What are the costs of cc points games? Who pays in the long run?

A TV specifically? Maybe once a decade. But, what if it's a new computer, or a new couch, or whatever? Substantially more often. Their minimum threshold is only $250, although items are specifically elibile, not automatic. They'll happily do the 12 month deal on a $399 iPad mini, for instance, just to name one thing I spot checked).
> Who pays in the long run?

People who only use cash for in-person transactions for privacy reasons. :(

Does Amazon see your activity outside of what you spend at their store?
I don't believe so. The actual card is managed by Chase, payments go through the Chase website, etc. Amazon just links to it and updates your reward balance nightly.
Note that it's better if you don't apply rewards points at checkout - instead, get a payout to your bank account via the Chase reward redemption portal in the app. If you have $100 in rewards points, and use them in checkout, that $100 doesn't hit your card and you don't get the 5% cashback on that $100.
Technically you don't even need to loop through the bank account, you can also do statement credit. It doesn't count against your minimum payment, but it does count as a credit/payment towards the statement balance.

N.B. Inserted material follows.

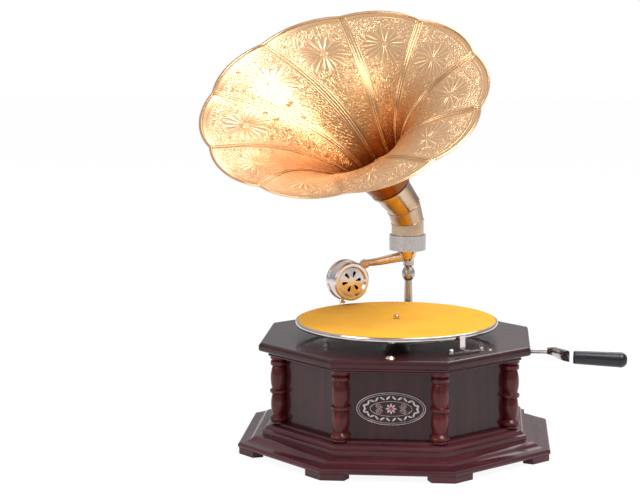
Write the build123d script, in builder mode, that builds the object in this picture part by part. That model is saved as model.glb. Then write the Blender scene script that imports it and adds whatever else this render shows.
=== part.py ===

But yes, always charge the full amount and then handle rewards at a lower layer, never "pay with points".

Isn't this optimizing for 5% of 5%? e.g. 1/400?
Sure, to get $100 in rewards you'd need to have spent $2,000. It's not life-changing but $5 is still something, and I imagine Chase/Amazon save >1 million a year from people not doing this.
It sounds like you're guessing here...
Anyone without access to the entire source code of Amazon is.